Французы тем временем входили в город и, по выражению Кутузова, расплывались в нем, как губка в воде; некоторые только проходили улицами и становились бивуаками по окрестным селам за городом, другие, как гвардия, помещались в самом Кремле.
«Мы были поражены чудным видом Москвы, и авангард с восторгом приветствовал город криком: Москва!
Москва! – говорит Labaume. – Все бросились на высоту и наперерыв один перед другим открывали и указывали друг другу новые красоты. Дома, выкрашенные разными красками, купола, крытые железом, серебром и золотом, удивительно разнообразили вид; балконы и террасы дворцов, памятники и особенно колокольни давали нам в общем картину одного из тех знаменитых городов Азии, которые до тех пор мы считали существовавшими только в воображении арабских поэтов».
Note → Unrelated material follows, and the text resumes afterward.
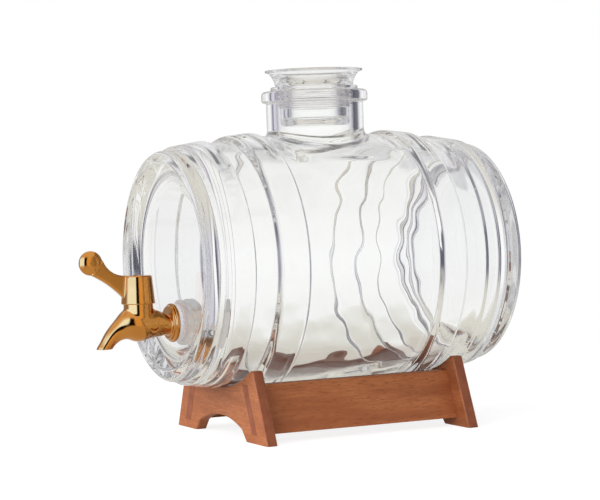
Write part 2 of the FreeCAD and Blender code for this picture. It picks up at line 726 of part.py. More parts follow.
def make_nut():
    """Six-sided nut on the shank inside the barrel, with its outer corners turned off."""
    corner = (SHANK_RADIUS + NUT_WALL) * 2 / math.sqrt(3)
    turns = [math.radians(60 * i + 30) for i in range(6)]
    points = [(corner * math.cos(turn), corner * math.sin(turn)) for turn in turns]
    face = outline(points, lambda x, z: V(x, NUT_SEAT, TAP_Z + z))
    end = NUT_SEAT + NUT_HEIGHT
    blank = spun([
        (NUT_SEAT, 0),
        (NUT_SEAT, corner),
        (end - NUT_CHAMFER, corner),
        (end, corner - NUT_CHAMFER),
        (end, 0),
    ], TAP_Z)
    nut = face.extrude(V(0, NUT_HEIGHT, 0)).common(blank)
    return nut.cut(rod(SHANK_RADIUS + FIT_GAP, NUT_SEAT - CUT_PAST, end + CUT_PAST, TAP_Z))


def shank_washer(thickness, width, start):
    """Flat washer on the tap's shank."""
    outer = rod(SHANK_RADIUS + width, start, start + thickness, TAP_Z)
    return outer.cut(rod(SHANK_RADIUS + FIT_GAP, start, start + thickness, TAP_Z))


def main():
    """Build every piece and write it in the frame whose origin is the middle of the footprint."""
    slip_start = INSIDE_Y + INNER_WASHER
    pieces = {
        "end_plate_front": make_end_plate(-PLATE_OUTER),
        "end_plate_rear": make_end_plate(PLATE_INNER),
        "rail_left": make_rail(-1),
        "rail_right": make_rail(1),
        "glass_barrel": make_barrel(),
        "glass_lid": make_lid(),
        "lid_seal": make_lid_seal(),
        "tap_body": make_tap_body(),
        "outer_washer": shank_washer(OUTER_WASHER, OUTER_WASHER_WIDTH, FLANGE_BACK),
        "inner_washer": shank_washer(INNER_WASHER, INNER_WASHER_WIDTH, INSIDE_Y),
        "slip_washer": shank_washer(SLIP_WASHER, SLIP_WASHER_WIDTH, slip_start),
        "shank_nut": make_nut(),
        "valve_plug": make_valve_plug(),
        "plug_o_rings": make_o_rings(),
        "plug_keeper": make_keeper(),
        "tap_lever": make_lever(),
        "lever_screw": make_screw(),
    }
    os.makedirs("parts", exist_ok=True)
    for name, shape in pieces.items():
        shape.translate(V(0, SHIFT_Y, 0))
        shape.exportStep("parts/%s.step" % name)
        print(name, shape.isValid(), len(shape.Solids), round(shape.Volume, 1), len(shape.Faces))
    print("capacity below the neck, litres:", round(barrel_cavity().Volume / 1e6, 3))
    print("axis height", round(AXIS_Z, 2), "shift", round(SHIFT_Y, 3), "valve y", round(VALVE_Y + SHIFT_Y, 3))


if __name__ == "__main__":
    main()
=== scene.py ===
import logging
import math
from dataclasses import dataclass
from enum import Enum
from typing import Any, Callable, Mapping, Sequence

import bmesh
import bpy
import numpy as np
from mathutils import Matrix, Vector, noise


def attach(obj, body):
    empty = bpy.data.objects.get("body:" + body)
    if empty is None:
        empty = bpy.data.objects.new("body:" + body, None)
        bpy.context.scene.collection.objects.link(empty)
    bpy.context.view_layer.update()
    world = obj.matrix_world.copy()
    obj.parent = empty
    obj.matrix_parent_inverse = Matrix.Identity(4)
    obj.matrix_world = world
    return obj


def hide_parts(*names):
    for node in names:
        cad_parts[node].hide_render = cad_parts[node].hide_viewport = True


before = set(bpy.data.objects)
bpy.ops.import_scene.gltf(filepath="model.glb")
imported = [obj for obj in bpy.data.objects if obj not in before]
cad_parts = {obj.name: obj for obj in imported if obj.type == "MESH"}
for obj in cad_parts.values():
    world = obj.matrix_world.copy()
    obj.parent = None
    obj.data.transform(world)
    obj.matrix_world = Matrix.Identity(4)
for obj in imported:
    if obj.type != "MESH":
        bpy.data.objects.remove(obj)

LOG = logging.getLogger("dispenser")
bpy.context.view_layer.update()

MM = 0.001  # sizes are written in millimetres, and Blender works in metres
AXIS = Vector((0.0, 18.8, 74.3))  # the glass barrel's middle in the frame, in millimetres
MERGE_METRES = 2e-6  # corners of a CAD node's loose triangles that are this close become one
SEAM_METRES = 1e-7  # the same for the points of a skin
LONGEST_ROUNDING = 0.45  # share of a run that one rounded corner may take
BOUNCES = 64  # light runs a long way inside the thick rims
WHITE = (1.0, 1.0, 1.0)

Point2 = tuple[float, float]
Point3 = Sequence[float]
Corners = Sequence[tuple[float, ...]]
Colour = tuple[float, float, float]
RadiusAt = Callable[[float], float]


class Body(Enum):
    """The rigid groups that pieces move with."""

    STAND = "stand"
    BARREL = "barrel"
    LEVER = "lever"
    LID = "lid"


class Grain(Enum):
    """Axis that the wood's fibres run along on a board."""

    ACROSS_BARREL = 0
    ALONG_BARREL = 1


def set_all(thing: Any, **settings: Any) -> Any:
    """Set several properties.

    Args:
        thing: the node, modifier, object or data to change.
        **settings: its properties and their values, set in this order.

    Returns:
        The same thing.
    """
    for name, value in settings.items():
        setattr(thing, name, value)
    return thing


# ---- node trees


class Wire:
    """A value in a node tree that can stand in sums."""

    def __init__(self, graph: "Graph", socket: bpy.types.NodeSocket | None) -> None:
        """Keep the tree and the output socket."""
        self.graph = graph
        self.socket = socket

    def _sum(self, operation: str, first: Any, second: Any) -> "Wire":
        """Add one Math node for two wires or numbers."""
        return self.graph.add("ShaderNodeMath", {0: first, 1: second}, operation=operation)

    def __add__(self, other: Any) -> "Wire":
        """Sum."""
        return self._sum("ADD", self, other)

    def __radd__(self, other: Any) -> "Wire":
        """Sum with a number on the left."""
        return self._sum("ADD", other, self)

    def __sub__(self, other: Any) -> "Wire":
        """Difference."""
        return self._sum("SUBTRACT", self, other)

    def __rsub__(self, other: Any) -> "Wire":
        """Difference from a number on the left."""
        return self._sum("SUBTRACT", other, self)

    def __mul__(self, other: Any) -> "Wire":
        """Product."""
        return self._sum("MULTIPLY", self, other)

    def __rmul__(self, other: Any) -> "Wire":
        """Product with a number on the left."""
        return self._sum("MULTIPLY", other, self)

    def __abs__(self) -> "Wire":
        """Size without its sign."""
        return self._sum("ABSOLUTE", self, 0.0)

    def above(self, edge: float, soft: float) -> "Wire":
        """Step from 0 to 1 about an edge, as wide as `soft`."""
        span = {0: self, 1: edge - soft / 2, 2: edge + soft / 2}
        return self.graph.add("ShaderNodeMapRange", span, interpolation_type="SMOOTHSTEP")

    def sibling(self, name: str) -> "Wire":
        """Another output of the same node."""
        return Wire(self.graph, self.socket.node.outputs[name])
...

Милорадович, командовавший арриергардом, предложил Мюрату не слишком напирать и дать русским войскам спокойно отойти, угрожая в противном случае зажечь за собой город, и король Неаполитанский, с дозволения Наполеона, согласился. Передовые французские войска смешались с казаками, шедшими в тылу русской армии, и Мюрат имел случай блеснуть между «варварами» роскошью своего наряда. Он выпросил бурку у одного из старших казацких офицеров и отплатил за нее дорогими золотыми часами, взятыми у одного из своих офицеров.